EXTRACTED INFORMATION:
◆ ◆ ◆ ◆ ◆
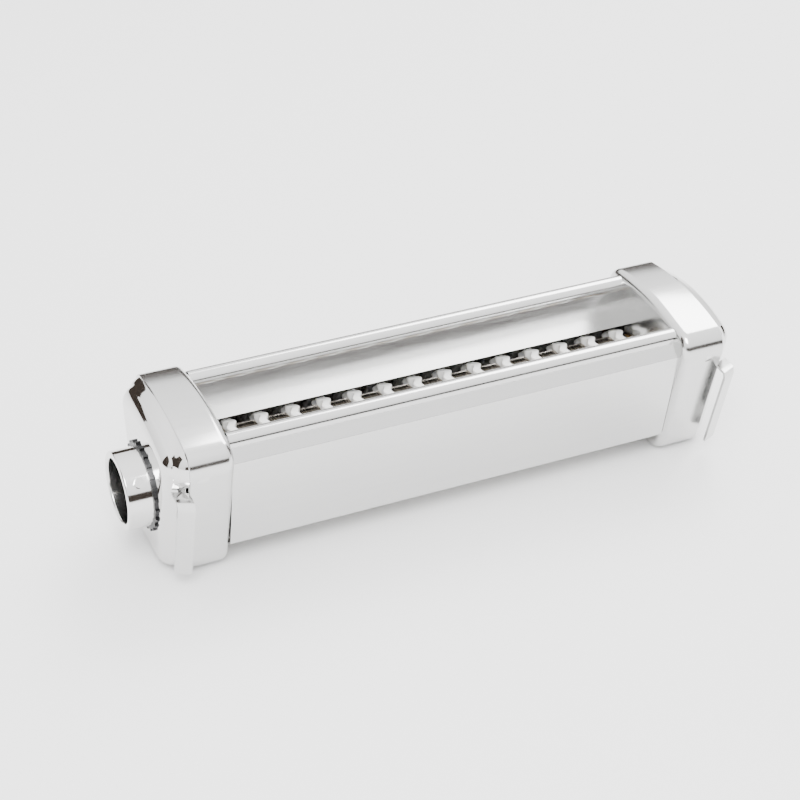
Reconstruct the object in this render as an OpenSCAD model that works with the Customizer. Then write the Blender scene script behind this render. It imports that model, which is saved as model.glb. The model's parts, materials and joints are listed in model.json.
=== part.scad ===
// Noodle-cutting roller head of a bench pasta machine: two sheet-steel side plates tied
// together by rods, a hopper with rolled rails, two meshing rollers that carry steel
// sleeves and wavy nylon discs, a gear train behind the left cover and a drive sleeve.
// The rollers run along X, the front is -Y, and the feet of the side plates stand on Z = 0.

/* [Body] */
// Clear length between the two side plates
inner_length = 224; // [224:1:260]
// Width of a side plate across its shoulders
body_width = 76; // [72:0.5:84]
// Height of a side plate at its crown
body_height = 79; // [77:0.5:84]
// Depth of a side plate's rim along X
rim_depth = 11.5; // [11:0.5:12.5]
// Sheet thickness of the side plates
plate_t = 1.5; // [1.2:0.1:2]
// Rounding of a side plate's inner edge
plate_round = 4; // [2.5:0.5:5]
// Sheet thickness of the panels, hoppers and covers
sheet_t = 1.2; // [1:0.1:1.3]

/* [End covers] */
// Reach of the left cover beyond the inner face of its side plate
left_reach = 31; // [31:0.5:35]
// Reach of the right cover beyond the inner face of its side plate
right_reach = 30; // [28:0.5:34]
// Rounding of a cover between its end face and its sides
cover_round = 11; // [8:0.5:11.5]
// Gap between a side plate's rim and its cover
cover_gap = 1; // [0.5:0.1:1.5]

/* [Rollers] */
// Distance between the two roller axes
roller_pitch = 24; // [24:0.5:25]
// Height of the roller axes above the feet
roller_z = 38; // [37:0.5:39]
// Radius of a steel sleeve on a roller
sleeve_r = 10.3; // [9.5:0.1:10.3]
// Radius of a wavy disc on a roller
disc_r = 13.3; // [12.5:0.1:13.3]
// Width of a wavy disc at its rim
disc_w = 4; // [3:0.5:4.5]
// Number of wavy discs on each roller
disc_count = 14; // [6:1:14]
// Radius of a roller shaft at its journals
journal_r = 5; // [4:0.5:5]

/* [Drive] */
// Outer radius of the drive sleeve
socket_r = 18.4; // [17:0.1:19]
// Bore radius of the drive sleeve
socket_bore_r = 15; // [14:0.1:15.5]
// Reach of the drive sleeve beyond the left cover
socket_reach = 12.5; // [10:0.5:20]

/* [Hidden] */

fit_gap = 0.05;
half_length = inner_length / 2;
roller_y = roller_pitch / 2;

// Where the whole machine sits over the origin: the middle of its box in X and Y
sleeve_end = half_length + left_reach + socket_reach;
right_end = half_length + right_reach;
tongue_stand = 8;
tongue_top = 54;
tongue_h = 46;
tongue_w = 8;
tongue_back = 2.5;
tongue_lean = 12;
seat_x = (sleeve_end - right_end) / 2;
seat_y = (tongue_stand - tongue_back) / 2;

// Outline of a side plate in (Y, Z): a foot arc, a shoulder arc and a crown arc a side
foot_r = 12;
foot_y = 14.5;
shoulder_r = 10;
shoulder_y = body_width / 2 - shoulder_r;
shoulder_z = 66;
side_form = [foot_y, foot_r, foot_r, shoulder_y, shoulder_z, shoulder_r, body_height];

// Outlines of a cover: the body behind the tongues, and the hood over the shoulders
recess = 4;
cover_form = [foot_y - 2, foot_r, foot_r - 0.5, shoulder_y - recess, shoulder_z - 1, shoulder_r, body_height - 0.4];
hood_form = [shoulder_y, shoulder_z - 2, shoulder_r, shoulder_y, shoulder_z, shoulder_r, body_height - 0.2];
hood_short = 4;

// Hopper rails
rail_y = 25.5;
rail_z = body_height - 8.2;
rail_r = 4.25;
rod_r = 3;
crease_y = body_width / 2 - 4.5;
crease_z = 64;
panel_foot_y = 26.5;
panel_foot_z = 13.2;
throat_y = 14;
throat_z = 54;

// Lower tie rods and combs
low_rod_y = 19.8;
low_rod_z = 18;
comb_r = 4;

// Wavy discs and sleeves between them
disc_pitch = (inner_length - 5.6) / 14;
waves = 10;
wave_rise = 1;
disc_bore = 8;
rear_first = -half_length + 15.5;
front_first = rear_first - disc_pitch / 2;

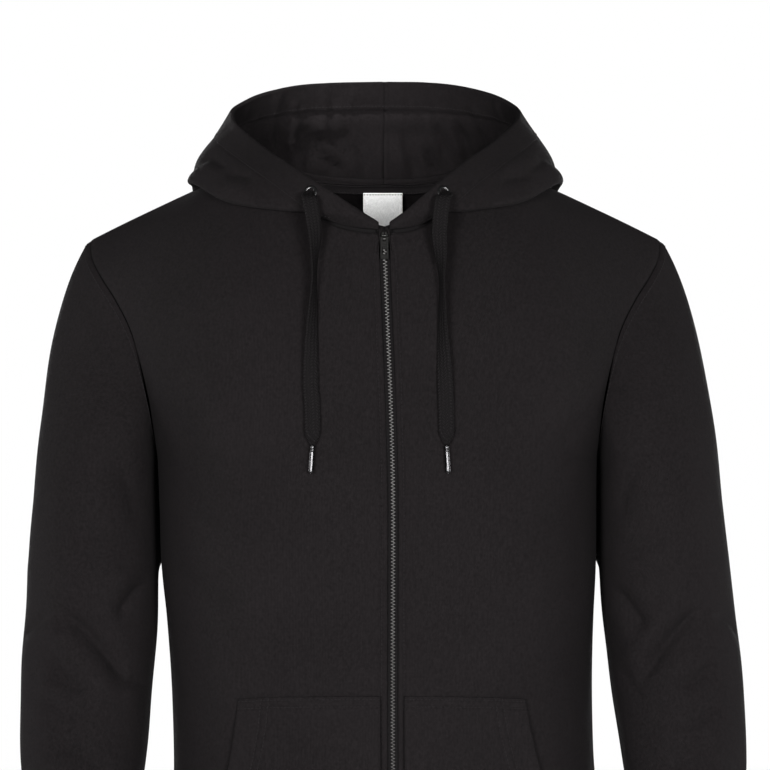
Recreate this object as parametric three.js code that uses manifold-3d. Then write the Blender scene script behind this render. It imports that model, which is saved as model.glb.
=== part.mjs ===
// A zip-up hooded sweatshirt of heavy cotton fleece, filled out as it is in wear, with its hood down.
// Millimetres, +Z up. X runs across the garment, and its front faces -Y. The origin is midway between the
// high points of the two shoulder seams, where the garment is carried.
import * as THREE from "three";
import { mergeVertices } from "three/addons/utils/BufferGeometryUtils.js";
import Module from "manifold-3d";

// Driving dimensions
const CLOTH = 2.2; // thickness of the fleece
const RIB_CLOTH = 2.4; // thickness of the ribbed bands at their valleys
const RIB_RISE = 0.9; // how far a rib stands up
const SEAM_GAP = 0.35; // two pieces that are sewn together stay this far apart
const LAID_GAP = 0.3; // a piece that lies on a panel stays this far off it
const ARMPIT_Z = -262; // height of the armpits under the shoulder points
const NECK = { halfWidth: 90, frontDrop: 70, frontY: -104, backDrop: 18, backY: 72, curve: 0.92 };
const NECK_POWERS = { frontY: 0.7, backY: 0.75, frontZ: 1.15, backZ: 0.85 }; // how the neckline leaves its centre lines
const SHOULDER_TIP = [252, 8, -72];
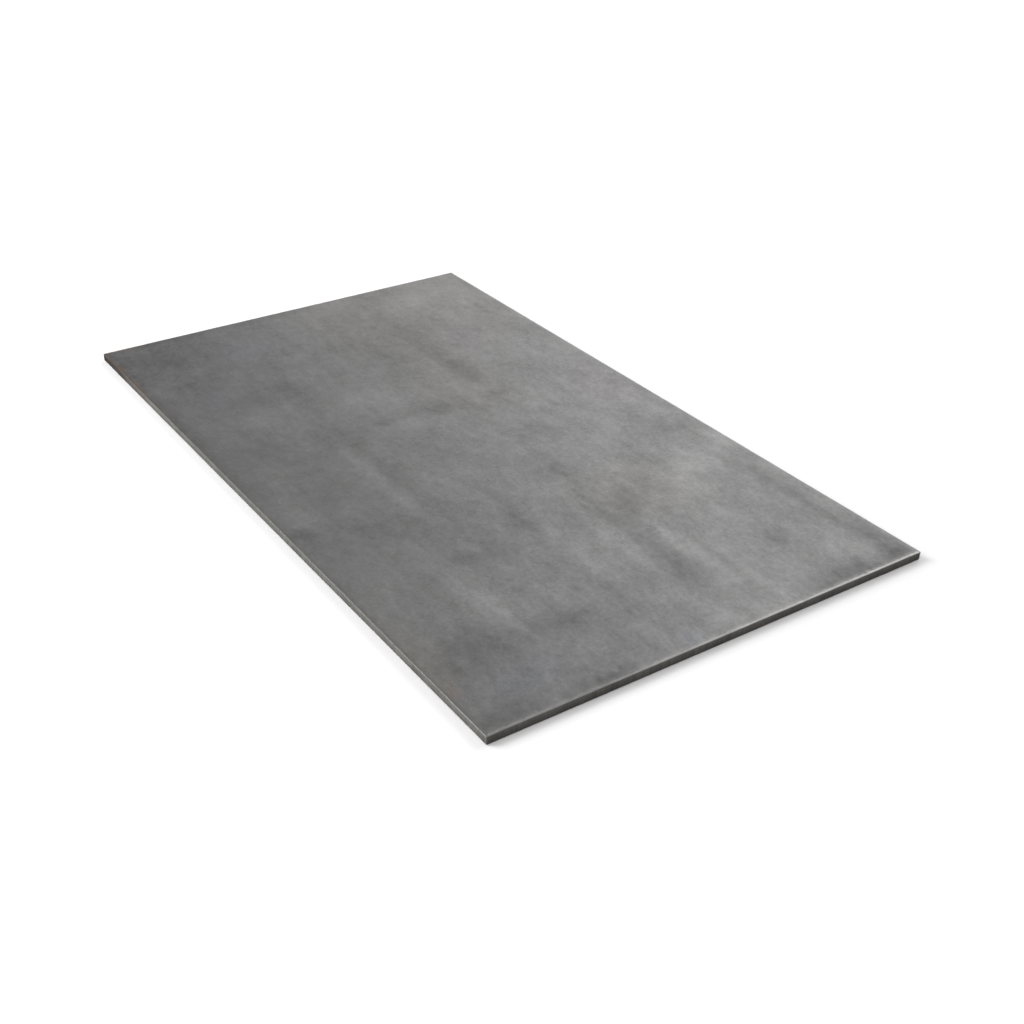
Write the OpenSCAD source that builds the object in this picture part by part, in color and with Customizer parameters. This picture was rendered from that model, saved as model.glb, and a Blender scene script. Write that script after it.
◆ ◆ ◆ ◆ ◆
WHAT TO WORK ON: All of the entries must be written out exactly as they stand.

RESPONSE:
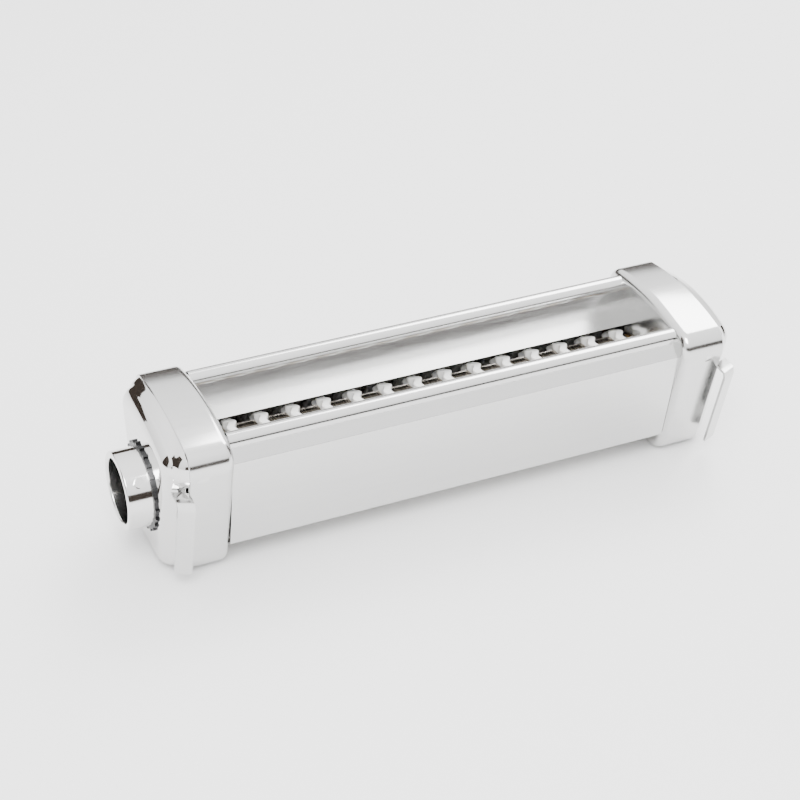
Reconstruct the object in this render as an OpenSCAD model that works with the Customizer. Then write the Blender scene script behind this render. It imports that model, which is saved as model.glb. The model's parts, materials and joints are listed in model.json.
=== part.scad ===
// Noodle-cutting roller head of a bench pasta machine: two sheet-steel side plates tied
// together by rods, a hopper with rolled rails, two meshing rollers that carry steel
// sleeves and wavy nylon discs, a gear train behind the left cover and a drive sleeve.
// The rollers run along X, the front is -Y, and the feet of the side plates stand on Z = 0.

/* [Body] */
// Clear length between the two side plates
inner_length = 224; // [224:1:260]
// Width of a side plate across its shoulders
body_width = 76; // [72:0.5:84]
// Height of a side plate at its crown
body_height = 79; // [77:0.5:84]
// Depth of a side plate's rim along X
rim_depth = 11.5; // [11:0.5:12.5]
// Sheet thickness of the side plates
plate_t = 1.5; // [1.2:0.1:2]
// Rounding of a side plate's inner edge
plate_round = 4; // [2.5:0.5:5]
// Sheet thickness of the panels, hoppers and covers
sheet_t = 1.2; // [1:0.1:1.3]

/* [End covers] */
// Reach of the left cover beyond the inner face of its side plate
left_reach = 31; // [31:0.5:35]
// Reach of the right cover beyond the inner face of its side plate
right_reach = 30; // [28:0.5:34]
// Rounding of a cover between its end face and its sides
cover_round = 11; // [8:0.5:11.5]
// Gap between a side plate's rim and its cover
cover_gap = 1; // [0.5:0.1:1.5]

/* [Rollers] */
// Distance between the two roller axes
roller_pitch = 24; // [24:0.5:25]
// Height of the roller axes above the feet
roller_z = 38; // [37:0.5:39]
// Radius of a steel sleeve on a roller
sleeve_r = 10.3; // [9.5:0.1:10.3]
// Radius of a wavy disc on a roller
disc_r = 13.3; // [12.5:0.1:13.3]
// Width of a wavy disc at its rim
disc_w = 4; // [3:0.5:4.5]
// Number of wavy discs on each roller
disc_count = 14; // [6:1:14]
// Radius of a roller shaft at its journals
journal_r = 5; // [4:0.5:5]

/* [Drive] */
// Outer radius of the drive sleeve
socket_r = 18.4; // [17:0.1:19]
// Bore radius of the drive sleeve
socket_bore_r = 15; // [14:0.1:15.5]
// Reach of the drive sleeve beyond the left cover
socket_reach = 12.5; // [10:0.5:20]

/* [Hidden] */

fit_gap = 0.05;
half_length = inner_length / 2;
roller_y = roller_pitch / 2;

// Where the whole machine sits over the origin: the middle of its box in X and Y
sleeve_end = half_length + left_reach + socket_reach;
right_end = half_length + right_reach;
tongue_stand = 8;
tongue_top = 54;
tongue_h = 46;
tongue_w = 8;
tongue_back = 2.5;
tongue_lean = 12;
seat_x = (sleeve_end - right_end) / 2;
seat_y = (tongue_stand - tongue_back) / 2;

// Outline of a side plate in (Y, Z): a foot arc, a shoulder arc and a crown arc a side
foot_r = 12;
foot_y = 14.5;
shoulder_r = 10;
shoulder_y = body_width / 2 - shoulder_r;
shoulder_z = 66;
side_form = [foot_y, foot_r, foot_r, shoulder_y, shoulder_z, shoulder_r, body_height];

// Outlines of a cover: the body behind the tongues, and the hood over the shoulders
recess = 4;
cover_form = [foot_y - 2, foot_r, foot_r - 0.5, shoulder_y - recess, shoulder_z - 1, shoulder_r, body_height - 0.4];
hood_form = [shoulder_y, shoulder_z - 2, shoulder_r, shoulder_y, shoulder_z, shoulder_r, body_height - 0.2];
hood_short = 4;

// Hopper rails
rail_y = 25.5;
rail_z = body_height - 8.2;
rail_r = 4.25;
rod_r = 3;
crease_y = body_width / 2 - 4.5;
crease_z = 64;
panel_foot_y = 26.5;
panel_foot_z = 13.2;
throat_y = 14;
throat_z = 54;

// Lower tie rods and combs
low_rod_y = 19.8;
low_rod_z = 18;
comb_r = 4;

// Wavy discs and sleeves between them
disc_pitch = (inner_length - 5.6) / 14;
waves = 10;
wave_rise = 1;
disc_bore = 8;
rear_first = -half_length + 15.5;
front_first = rear_first - disc_pitch / 2;

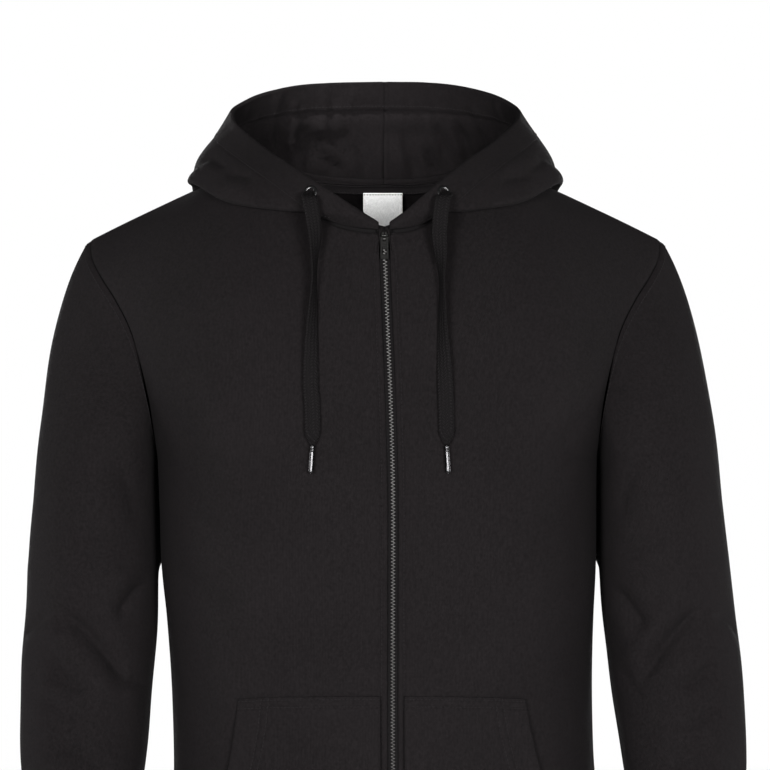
Recreate this object as parametric three.js code that uses manifold-3d. Then write the Blender scene script behind this render. It imports that model, which is saved as model.glb.
=== part.mjs ===
// A zip-up hooded sweatshirt of heavy cotton fleece, filled out as it is in wear, with its hood down.
// Millimetres, +Z up. X runs across the garment, and its front faces -Y. The origin is midway between the
// high points of the two shoulder seams, where the garment is carried.
import * as THREE from "three";
import { mergeVertices } from "three/addons/utils/BufferGeometryUtils.js";
import Module from "manifold-3d";

// Driving dimensions
const CLOTH = 2.2; // thickness of the fleece
const RIB_CLOTH = 2.4; // thickness of the ribbed bands at their valleys
const RIB_RISE = 0.9; // how far a rib stands up
const SEAM_GAP = 0.35; // two pieces that are sewn together stay this far apart
const LAID_GAP = 0.3; // a piece that lies on a panel stays this far off it
const ARMPIT_Z = -262; // height of the armpits under the shoulder points
const NECK = { halfWidth: 90, frontDrop: 70, frontY: -104, backDrop: 18, backY: 72, curve: 0.92 };
const NECK_POWERS = { frontY: 0.7, backY: 0.75, frontZ: 1.15, backZ: 0.85 }; // how the neckline leaves its centre lines
const SHOULDER_TIP = [252, 8, -72];
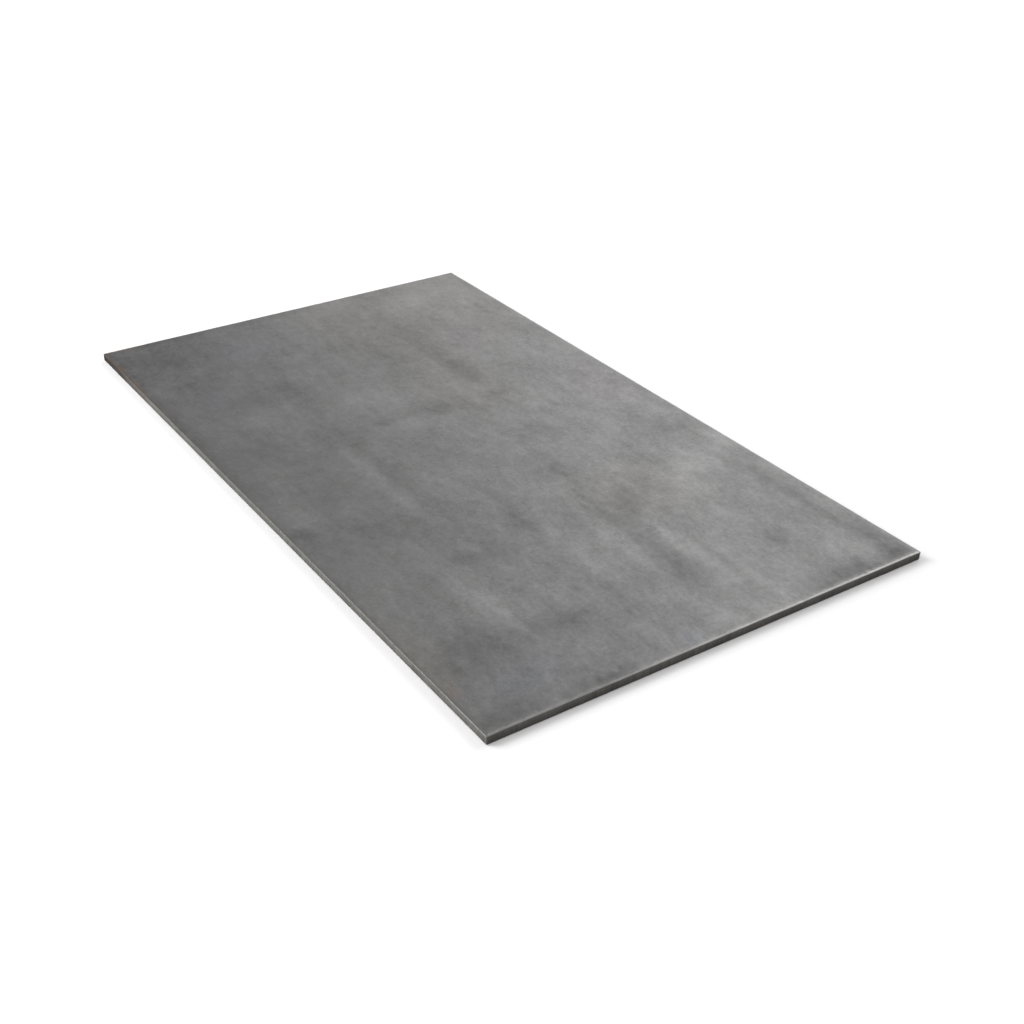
Write the OpenSCAD source that builds the object in this picture part by part, in color and with Customizer parameters. This picture was rendered from that model, saved as model.glb, and a Blender scene script. Write that script after it.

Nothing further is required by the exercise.